• Supplied data:
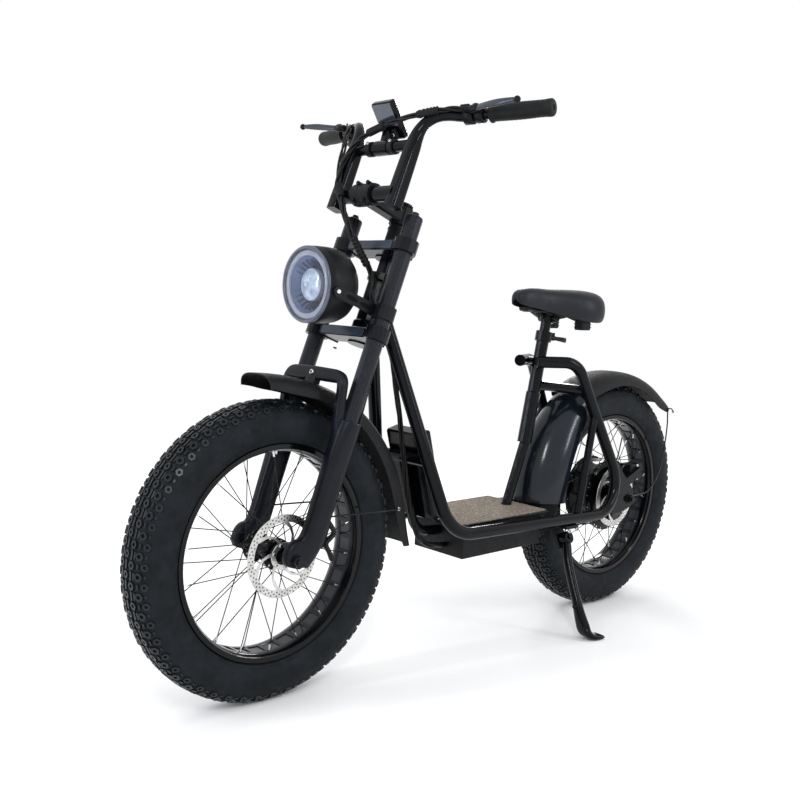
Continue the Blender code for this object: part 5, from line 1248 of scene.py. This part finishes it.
# Cables
def steer_points(rows):
    return [STEER @ Vector(row) for row in rows]


def bike_points(rows):
    return [BIKE @ Vector(row) for row in rows]


# ahead of the steering axis, to the left, up along it
LEFT_RUN = ((0.0735, 0.176, 0.913), (0.09, 0.145, 0.906), (0.106, 0.11, 0.895), (0.119, 0.05, 0.879),
            (0.119, 0.01, 0.871), (0.117, -0.02, 0.865), (0.116, -0.048, 0.856), (0.117, -0.073, 0.835),
            (0.119, -0.086, 0.8), (0.123, -0.08, 0.76), (0.126, -0.06, 0.73), (0.123, -0.04, 0.7),
            (0.102, -0.026, 0.662), (0.07, -0.01, 0.623), (0.042, 0.01, 0.588))
RIGHT_RUN = ((0.074, -0.178, 0.914), (0.085, -0.155, 0.898), (0.102, -0.13, 0.86), (0.113, -0.108, 0.81),
             (0.123, -0.082, 0.76), (0.128, -0.064, 0.73), (0.12, -0.044, 0.698), (0.098, -0.028, 0.658),
             (0.066, -0.008, 0.62), (0.04, 0.012, 0.586))
HEAD_RUN = ((0.033, 0.026, 0.56), (0.03, 0.033, 0.53))
BRAKE_RUN = ((0.033, 0.038, 0.53), (0.026, 0.064, 0.5), (0.02, 0.08, 0.46), (0.018, 0.085, 0.4), (0.015, 0.088, 0.32),
             (0.012, 0.089, 0.25), (0.014, 0.089, 0.19), (0.015, 0.089, 0.15), (0.006, 0.084, 0.11),
             (-0.001, 0.072, 0.088))
# forward, to the left and up, in bike coordinates
DOWN_RUN = ((0.806, 0.034, 0.725), (0.795, 0.033, 0.69), (0.78, 0.032, 0.637), (0.765, 0.031, 0.574),
            (0.746, 0.03, 0.4885), (0.729, 0.029, 0.4015), (0.706, 0.028, 0.318), (0.672, 0.027, 0.26),
            (0.62, 0.026, 0.244), (0.59, 0.025, 0.242))
REAR_BRAKE_RUN = ((0.33, 0.07, 0.242), (0.3, 0.074, 0.246), (0.23, 0.078, 0.248), (0.15, 0.085, 0.252),
                  (0.08, 0.086, 0.27), (0.035, 0.083, 0.315), (0.005, 0.074, 0.36), (-0.02, 0.068, 0.374))
MOTOR_RUN = ((0.33, 0.056, 0.242), (0.27, 0.064, 0.244), (0.2, 0.076, 0.244), (0.12, 0.08, 0.252),
             (0.06, 0.082, 0.276), (0.016, 0.08, 0.286), (-0.002, 0.074, 0.29))
BRAKE_CABLE_R = 0.0025
MOTOR_CABLE_R = 0.0032


def make_harness():
    """Control wires and brake cables from both bars, bound together and led down the frame."""
    bm = bmesh.new()
    first = curve_points(steer_points(LEFT_RUN + HEAD_RUN) + bike_points(DOWN_RUN), 240)
    second = curve_points(steer_points(RIGHT_RUN + HEAD_RUN) + bike_points(DOWN_RUN), 220)
    for route in strands(first, 3, 0.0032, 9.0):
        add_tube(bm, route, 0.0027, 8)
    for route in strands(second, 3, 0.0038, 5.0):
        add_tube(bm, route, 0.0025, 8)
    for low, high in ((14, 23), (38, 54), (88, 98), (115, 127)):
        add_wrap(bm, first[low:high], 0.0084, (high - low) * 2 // 3, 1)
    obj = add_piece(bm, "cable_harness", [CABLE, PLASTIC], None, None, "black_plastic", (), 60)
    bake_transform(obj)


def make_brake_cables():
    bm = bmesh.new()
    add_tube(bm, curve_points(steer_points(BRAKE_RUN), 90), BRAKE_CABLE_R, 10)
    add_piece(bm, "front_brake_cable", CABLE, "steering", None, "black_plastic", (), 60)
    bm = bmesh.new()
    for run, radius in ((REAR_BRAKE_RUN, BRAKE_CABLE_R), (MOTOR_RUN, MOTOR_CABLE_R)):
        add_tube(bm, curve_points(bike_points(run), 90), radius, 10)
    add_piece(bm, "rear_cables", CABLE, "frame", None, "black_plastic", (), 60)


def make_frame_details():
    """Screws of the box, axle washers, caliper bolts and the collar's and stand's fixings."""
    bm = bmesh.new()
    for x in (0.38, 0.55):
        for side in (1, -1):
            add_bolt(bm, (x, side * 0.0768, 0.262), (0, side, 0), 0.0034, 0.0014, 2, 1)
    for side in (1, -1):
        add_ring(bm, (0, side * 0.1012, WHEEL_R), (0, side * 0.1026, WHEEL_R), 0.015, 0.0062, 28, 0.0003, 2)
    for x, z in ((-0.048, 0.374), (-0.048, 0.34)):
        add_bolt(bm, (x, 0.086, z), (0, 1, 0), 0.0042, 0.0034, 0, 1)
    add_sweep(bm, ((0.242, 0.002, 0.704, 0.007, 0.006, 0.7), (0.225, 0.008, 0.701, 0.005, 0.0042, 0.7),
                   (0.205, 0.012, 0.6985, 0.0058, 0.0036, 0.7), (0.19, 0.011, 0.6965, 0.0062, 0.0032, 0.7)),
              (0, 0, 1), 16, 2, 4)
    for x in (0.242, 0.27):
        add_bolt(bm, (x, 0.118, 0.248), (0, 1, 0.2), 0.005, 0.004, 0, 1)
    add_piece(bm, "frame_fixings", [ZINC, HOLE_SHADE, DARK], "frame", BIKE, "steel")
    bm = bmesh.new()
    for level in (0.042, 0.078):
        add_bolt(bm, (0.005, 0.0696, level), (0, 1, 0), 0.004, 0.0026, 0, 1)
    add_cylinder(bm, (0.001, 0.07, 0.082), (-0.001, 0.073, 0.098), 0.0042, 16, chamfer=0.0004, material=2)
    add_sweep(bm, ((-0.008, 0.065, 0.086, 0.005, 0.005, 0.6), (-0.03, 0.066, 0.069, 0.0045, 0.0045, 0.6),
                   (-0.017, 0.066, 0.046, 0.006, 0.005, 0.6), (-0.033, 0.066, 0.031, 0.0045, 0.0045, 0.6),
                   (-0.046, 0.066, 0.019, 0.006, 0.005, 0.6)), (0, 1, 0), 14, 2, 4)
    add_piece(bm, "front_caliper_fixings", [ZINC, HOLE_SHADE, DARK], "steering", STEER, "steel")


make_harness()
make_brake_cables()
make_frame_details()


# Stage and light
def make_stage():
    bm = bmesh.new()
    bmesh.ops.create_grid(bm, x_segments=1, y_segments=1, size=30.0)
    mesh = to_mesh(bm, "floor")
    mesh.materials.append(shader_of("floor_paint", (1.0, 1.0, 1.0), 0.9, specular=0.0)[0])
    floor = bpy.data.objects.new("floor", mesh)
    bpy.context.scene.collection.objects.link(floor)


def make_world():
    world = bpy.data.worlds.new("world")
    bpy.context.scene.world = world
    world.use_nodes = True
    tree = world.node_tree
    background = tree.nodes["Background"]
    background.inputs["Color"].default_value = (1.0, 1.0, 1.0, 1.0)
    background.inputs["Strength"].default_value = 1.0


def area_light(name, place, target, size, power, colour=(1.0, 1.0, 1.0)):
    data = bpy.data.lights.new(name, "AREA")
    data.shape = "RECTANGLE"
    data.size, data.size_y = size
    data.energy = power
    data.color = colour
    lamp = bpy.data.objects.new(name, data)
    bpy.context.scene.collection.objects.link(lamp)
    lamp.location = place
    lamp.rotation_euler = (Vector(place) - Vector(target)).to_track_quat("Z", "Y").to_euler()


make_stage()
make_world()
area_light("key", (2.2, 2.4, 2.4), (0, 0, 0.5), (0.22, 0.9), 30.0)
area_light("front", (3.0, -0.8, 1.5), (0.2, 0, 0.6), (0.12, 1.8), 24.0, (0.8, 0.88, 1.0))
area_light("side", (-1.4, 3.0, 1.6), (-0.2, 0, 0.5), (0.12, 1.8), 24.0, (0.84, 0.91, 1.0))
area_light("back", (-2.4, -2.0, 1.8), (0, 0, 0.5), (0.3, 1.2), 20.0)
bpy.context.scene.view_settings.view_transform = "Standard"


def corners(box):
    return [[round(value, 5) for value in corner] for corner in box]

• Aim of the exercise: Say how many lines contain "scene", and give nothing but that number.

• Correct response: 5